Ben Parkinson and The Butterfly Project use pen and paper roleplaying to teach creativity, teamwork, and problem-solving.

Roleplaying games like Pathfinder and Dungeons and Dragons can be accessorized with miniatures, grids, and other doodads, but all you really need to play is a few dice and some pens and paper. Working with children in Nigeria, Ben Parkinson realized that the minimal materials required for roleplaying made it an ideal game for remote villages and for disadvantaged youth in cities. “Children in slums have very little inspiring to do and I felt that these children I was beginning to get to know loved the creativity of monsters and were going to benefit from seeing themselves as heroes, when poverty eats away at confidence to be able to effect change,” says Parkinson. Parkinson started a roleplaying group in Uganda in 2010, beginning with 4th Edition D&D and later switching to Pathfinder. Soon, one of the youth members of his roleplaying group took over as GM. Today, there are six GMs and about thirty youth participating.

“I am a fan of 4th Edition and the brightest kids enjoyed the complexity of the battles, though I felt that the game was not achieving my purpose of trying to stimulate creativity, teamwork and problem-solving, as the game was orientated more towards combat,” says Parkinson on the Paizo blog. Parkinson began using the Kingmaker adventure path to further challenge his young leaders group. The Kingmaker adventure path puts adventurers in charge of developing and defending a new settlement. “Their enthusiasm inspired me to think more broadly and so I wondered whether we could work with some of our potential changemakers and social entrepreneurs, seeing whether we could run a more challenging thoughtful group, where they were making more human decisions, which might help them in their own development as leaders,” says Parkinson. Each player took on responsibilities for the settlement, including mapmaking, record keeping, rationing, and city statistics. After an encounter with bandits where one bandit joined the players against the others, they began seeing adversaries as possible allies to improve their city.

“Kingmaker has been a backdrop, though, to an explosion in interest in roleplaying. We now have six GMs and perhaps 30 young people starting to participate in roleplaying here, so we are trying to figure out how to use what resources we have to develop an RPG timetable. Brian (a member of the young leaders group) is also running a group entirely of girls and he has taken them through “The Deadly Mine” and I hope he will start them on Pathfinder Society Organised Play.” Parkinson’s next project will be to take GMs into remote Northern Uganda, to continue to use the game to help build confidence, creativity, and problem-solving skills among the youth there.

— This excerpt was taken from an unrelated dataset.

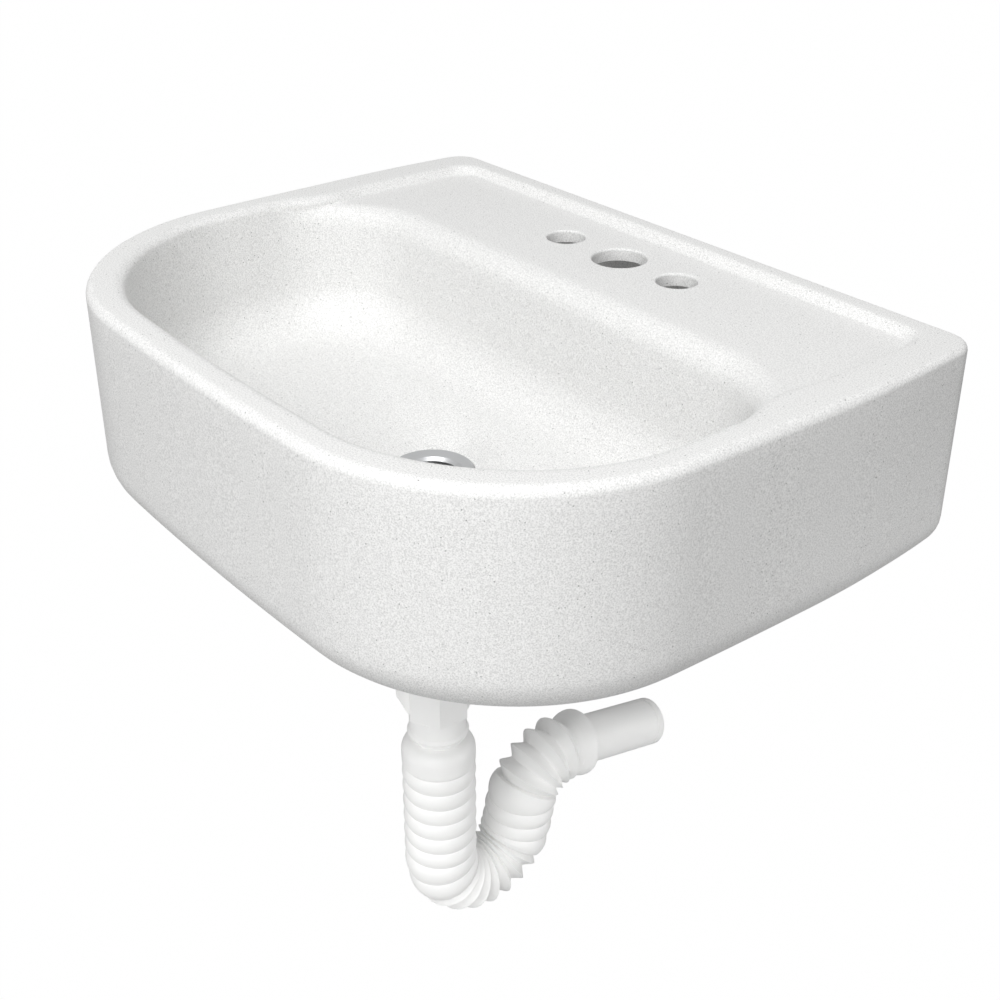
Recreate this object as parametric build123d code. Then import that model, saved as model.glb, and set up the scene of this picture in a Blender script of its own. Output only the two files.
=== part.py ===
"""Wall-hung washbasin with a sunk tap deck, a strainer waste and a flexible ribbed trap.

Millimetres, +Z up.  The wall is the plane y = 0 and the basin stands out of it towards -Y.
The origin is the middle of the two wall-screw holes, on the wall face.
Heights inside a piece are written as drops below the rim, and level() turns a drop into z.
"""
import os
from math import cos, pi, radians, sin, tan

from build123d import *

# Basin, outer form
basin_depth = 355.0
widest_width = 468.6
basin_height = 141.5
wall_draw_in = 6.8
corner_draw_in = 7.3
front_bow = 10.0
wall_corner_radius = 16.0
rim_outer_round = 14.0
rim_wall_round = 4.0
under_roll_width = 44.0
under_roll_height = 33.0
wall_roll_share = 1.35
screw_drop = 75.0
screw_spacing = 280.0
screw_hole_radius = 5.0

# Bowl
rim_width = 21.0
side_rim_width = 21.3
bowl_rear_from_wall = 115.0
bowl_rear_draw_in = 7.0
bowl_corner_draw_in = 8.0
bowl_front_bow = 9.0
bowl_wall_draft = 5.0
bowl_floor_drop = 92.0
bowl_floor_round = 30.0
rim_inner_round = 6.0
waste_from_wall = 201.6
waste_seat_drop = 109.0
seat_land = 2.5

# Tap deck
deck_drop = 5.5
deck_draw_in = 6.0
deck_back_border = 20.0
deck_corner_radius = 16.0
deck_step_slope = 50.0
deck_thickness = 11.0
deck_roll_depth = 13.0
deck_roll_height = 14.0
roll_side_gap = 2.5
tap_from_wall = 53.6
tap_spacing = 101.6
tap_side_radius = 12.5
tap_centre_radius = 17.2
tap_edge_bevel = 1.2

# Underside
back_wall = 13.0
bowl_wall = 12.0
pocket_side_wall = 47.5
pocket_corner_radius = 14.0
foot_band = 13.0
waste_floor = 16.0

# Waste body and its seals
flange_radius = 26.0
flange_proud = 0.8
flange_dish_radius = 19.3
flange_dish_drop = 1.9
flange_thickness = 2.4
throat_radius = 17.0
throat_bars_drop = 5.0
bar_width = 2.6
bar_height = 3.2
hub_radius = 4.0
stem_radius = 20.8
stem_length = 44.0
flange_gasket_thickness = 1.4
under_gasket_thickness = 3.0
under_gasket_width = 9.0
friction_washer_thickness = 1.5
friction_washer_inset = 1.0
locknut_across_flats = 56.0
locknut_height = 9.0
locknut_bevel = 2.0

# Tailpiece
tail_radius = 15.9
tail_wall = 1.3
tail_collar_height = 9.0
tail_insertion = 23.0

# Trap inlet nut, its flat washer and the flange of the hose that the nut holds
nut_hex_radius = 21.6
nut_top_drop = 264.0
nut_hex_height = 25.0
nut_height = 40.4
nut_skirt_radius = 19.1
nut_lip_radius = 20.6
nut_lip_height = 4.0
nut_shoulder = 3.0
nut_chamber_wall = 1.4
nut_bevel = 1.2
wing_reach = 26.8
wing_straight = 9.0
wing_thickness = 5.0
wing_turn = 58.0
inlet_washer_thickness = 2.5
hose_flange_thickness = 2.5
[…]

The Butterfly Project works with youth in rural Ugandan villages and urban slums to help them become social entrepreneurs and affect positive change in their communities. The headquarters of the Butterfly Project is the Chrysalis Centre, which provides training for project members and also operates as a youth centre for the Acholi Quarter slum district in Kireka, home to some of the most disadvantaged children in Uganda. Each member of the Butterfly Project undertakes their own project, to gain leadership experience and apply practical problem-solving skills. The Butterfly Project is supported by the Chrysalis Youth Empowerment Network, a UK-based charity.